*DIRECTIONS*:
Set down the lines from the one containing "Keep writing the" to the one containing "# thin on top, fuller", both lines included, exactly as they stand and with no other lines.

*INPUT FOR THIS TASK*:
(begin)
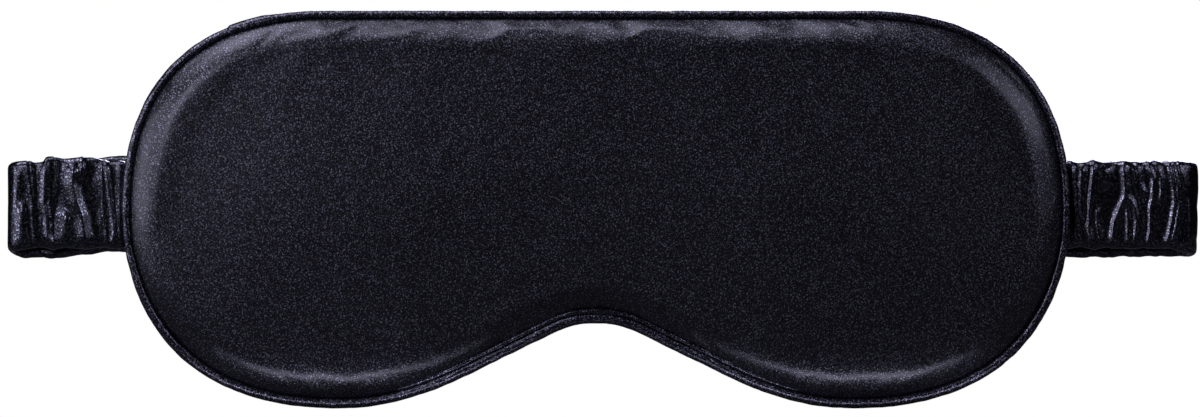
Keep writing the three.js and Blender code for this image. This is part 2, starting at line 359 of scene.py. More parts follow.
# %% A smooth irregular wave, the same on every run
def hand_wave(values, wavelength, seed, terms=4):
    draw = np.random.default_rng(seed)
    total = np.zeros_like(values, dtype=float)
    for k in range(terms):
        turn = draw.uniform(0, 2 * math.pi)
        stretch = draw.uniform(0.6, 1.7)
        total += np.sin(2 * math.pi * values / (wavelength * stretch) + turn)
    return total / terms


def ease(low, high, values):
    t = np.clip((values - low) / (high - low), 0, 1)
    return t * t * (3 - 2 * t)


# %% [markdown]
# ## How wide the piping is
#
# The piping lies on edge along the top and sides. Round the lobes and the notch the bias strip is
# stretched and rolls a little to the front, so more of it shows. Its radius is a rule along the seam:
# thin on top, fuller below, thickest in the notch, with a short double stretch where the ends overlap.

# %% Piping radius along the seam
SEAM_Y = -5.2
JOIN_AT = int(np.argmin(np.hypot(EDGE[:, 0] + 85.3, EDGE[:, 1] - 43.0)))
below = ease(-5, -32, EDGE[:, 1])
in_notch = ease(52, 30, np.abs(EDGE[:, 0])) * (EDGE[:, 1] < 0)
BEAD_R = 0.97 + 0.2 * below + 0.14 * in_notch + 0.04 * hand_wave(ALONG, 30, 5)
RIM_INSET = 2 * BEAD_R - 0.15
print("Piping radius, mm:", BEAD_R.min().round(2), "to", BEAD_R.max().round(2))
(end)
(begin)
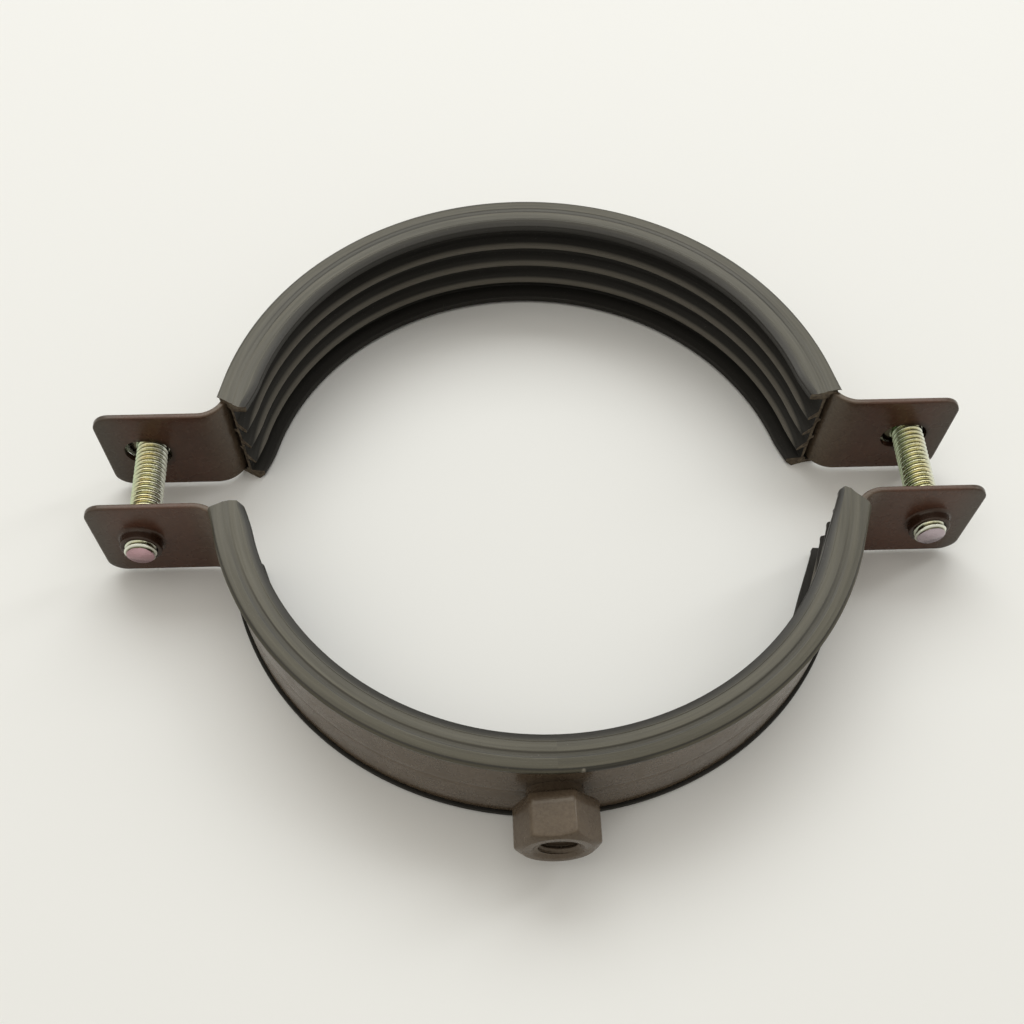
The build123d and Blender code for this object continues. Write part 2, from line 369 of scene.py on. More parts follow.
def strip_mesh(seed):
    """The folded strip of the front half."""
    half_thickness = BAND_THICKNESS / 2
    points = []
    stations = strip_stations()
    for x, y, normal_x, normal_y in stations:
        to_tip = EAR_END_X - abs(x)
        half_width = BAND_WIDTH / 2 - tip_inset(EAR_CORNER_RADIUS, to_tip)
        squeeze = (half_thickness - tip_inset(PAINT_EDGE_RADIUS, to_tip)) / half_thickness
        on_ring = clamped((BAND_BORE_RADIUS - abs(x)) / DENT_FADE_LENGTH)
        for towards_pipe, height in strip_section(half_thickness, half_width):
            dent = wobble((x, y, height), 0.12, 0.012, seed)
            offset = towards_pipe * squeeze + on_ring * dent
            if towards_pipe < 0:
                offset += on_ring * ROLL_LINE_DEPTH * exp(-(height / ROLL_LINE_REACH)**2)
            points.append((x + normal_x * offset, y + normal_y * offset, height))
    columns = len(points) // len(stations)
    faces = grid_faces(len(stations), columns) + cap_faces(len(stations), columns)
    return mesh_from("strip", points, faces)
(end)
*SOLUTION TO THIS TASK*:
Keep writing the three.js and Blender code for this image. This is part 2, starting at line 359 of scene.py. More parts follow.
# %% A smooth irregular wave, the same on every run
def hand_wave(values, wavelength, seed, terms=4):
    draw = np.random.default_rng(seed)
    total = np.zeros_like(values, dtype=float)
    for k in range(terms):
        turn = draw.uniform(0, 2 * math.pi)
        stretch = draw.uniform(0.6, 1.7)
        total += np.sin(2 * math.pi * values / (wavelength * stretch) + turn)
    return total / terms


def ease(low, high, values):
    t = np.clip((values - low) / (high - low), 0, 1)
    return t * t * (3 - 2 * t)


# %% [markdown]
# ## How wide the piping is
#
# The piping lies on edge along the top and sides. Round the lobes and the notch the bias strip is
# stretched and rolls a little to the front, so more of it shows. Its radius is a rule along the seam:
# thin on top, fuller below, thickest in the notch, with a short double stretch where the ends overlap.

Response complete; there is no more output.